Sappiamo che per Lars von Trier il giudizio sull'umanità si concentra nel nome della città di un suo film famoso: Dogville: la città dei cani. Ma non solo. Nei suoi ultimi film il regista danese è arrivato a una forma di gnosticismo radicale: la vita è il male in se stessa. Di qui l'aspetto demoniaco della natura, già dichiarato in “Antichrist”, con il quale “Melancholia” ha rapporti assai stretti, anche sul piano visuale. Anche qui ritroviamo il brulicare immondo di insetti sotto l'immediata superficie.

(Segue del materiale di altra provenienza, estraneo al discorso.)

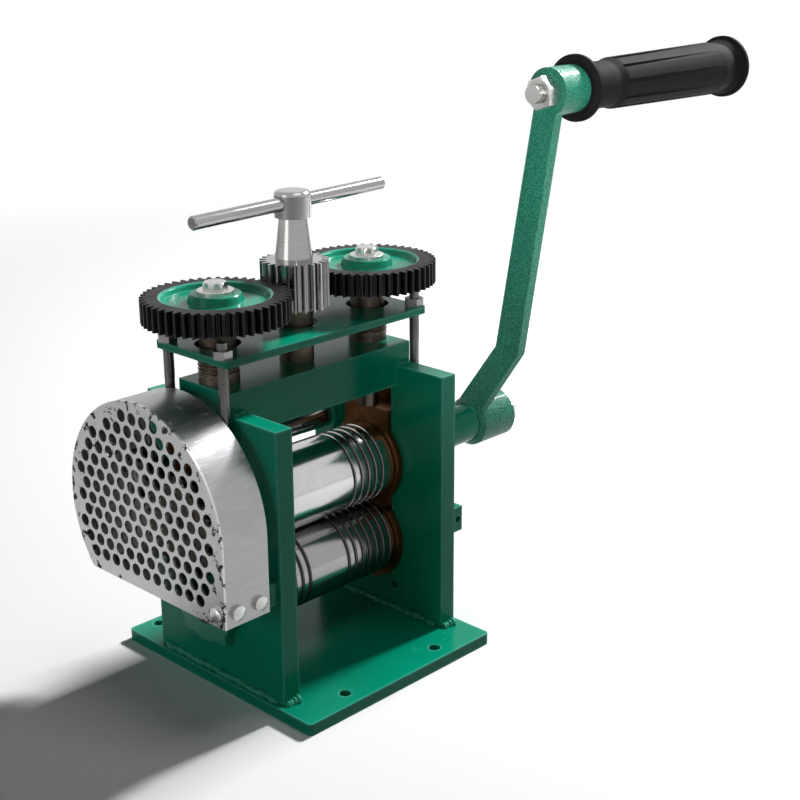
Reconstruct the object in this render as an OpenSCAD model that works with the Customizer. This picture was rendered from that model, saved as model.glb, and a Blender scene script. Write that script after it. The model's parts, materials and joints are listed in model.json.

E dopo l'esplosione in fiamme della Terra non ci sarà nell'universo vuoto nessuno a rimpiangerla. Un pessimismo cosmico che noi italiani, lettori di Leopardi, possiamo intendere perfettamente.
Ma tutto questo non sarebbe completo senza aggiungere che Lars Von Trier trasfonde nel film - in feconda contraddizione con quel suo pessimismo cosmico - un alto sentire umano. Come nell'infernale “Riget” (“The Kingdom”) esisteva, alla base della gotica costruzione di orrore e delirio dell'ospedale, l'umile umanità dei due inservienti mongoloidi, così qui il pianto segreto di Justine nell'abbraccio al nipotino dopo averlo illuso con la pietosa bugia della grotta magica equilibra e in un certo senso riscatta il male della vita e l'inevitabile distruzione. Quella dolorosa umanità e comprensione che dà al cinema di Lars Von Trier la sua dreyeriana grandezza.